Four, Create Value, Don’t Extract Value. With democracy at risk, companies need to examine their own business model first. Who does it serve? This is the most challenging but also the most important choice. It’s about who grants the license to operate and what it takes to maintain trust with the public as well as employees.
Executives of public companies are under pressure to externalize costs to support the stock price. Most are tied to stock valuations through the structure of their pay. When time horizons are short, employees are expendable and the environment is at risk.
What constitutes a good job? What does it actually mean to be a good place to work? And does the business contribute to growing inequality or mitigate against it? Democracy cannot flourish if corporations fail at this basic question of corporate purpose and design.
Corporate purpose is bandied about as intention, but it is also revealed by the priorities identified by the executive and amplified by governance.

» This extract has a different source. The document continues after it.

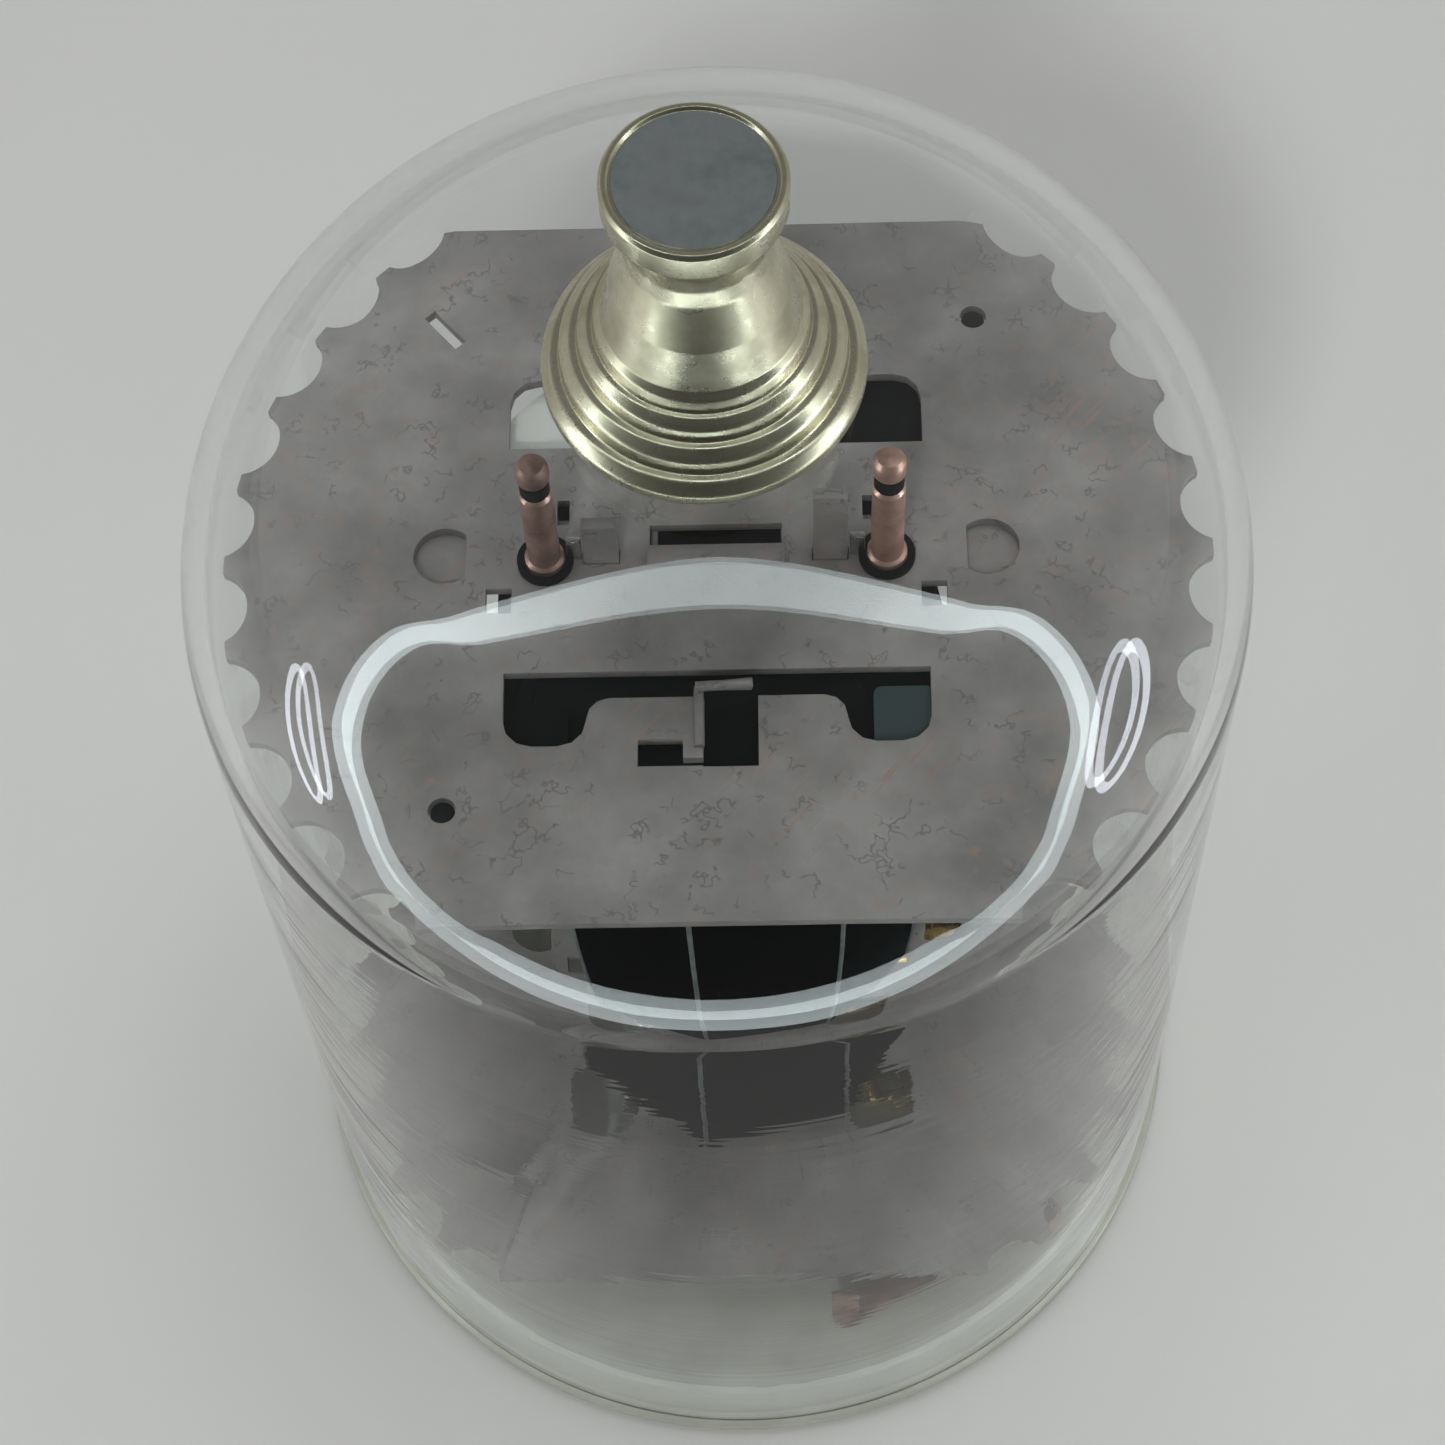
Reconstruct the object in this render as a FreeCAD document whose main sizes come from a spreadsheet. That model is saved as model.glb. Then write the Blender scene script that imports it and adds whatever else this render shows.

Five, companies are called to practice constructive conversation across differences. More experimentation is needed to support employee engagement and conversation at work that in turn can help build the social fabric of the communities that host the enterprise—and rebound to the health of both.
Richard Edelman terms business the “last beacon of civility.” The norms and protocols that underpin healthy teamwork and respect for your co-workers also enable connections across issues and social norms that are challenging, or polarizing. Third Side Strategies offers resources and a case example to get started in the CPR Hub.
Politics, indeed, are local, and so is business. After decades of globalization, business is seeing an opportunity to connect again to host communities—to place—where the business contribution to a healthy democracy is seen most clearly.
What if that place is the company itself?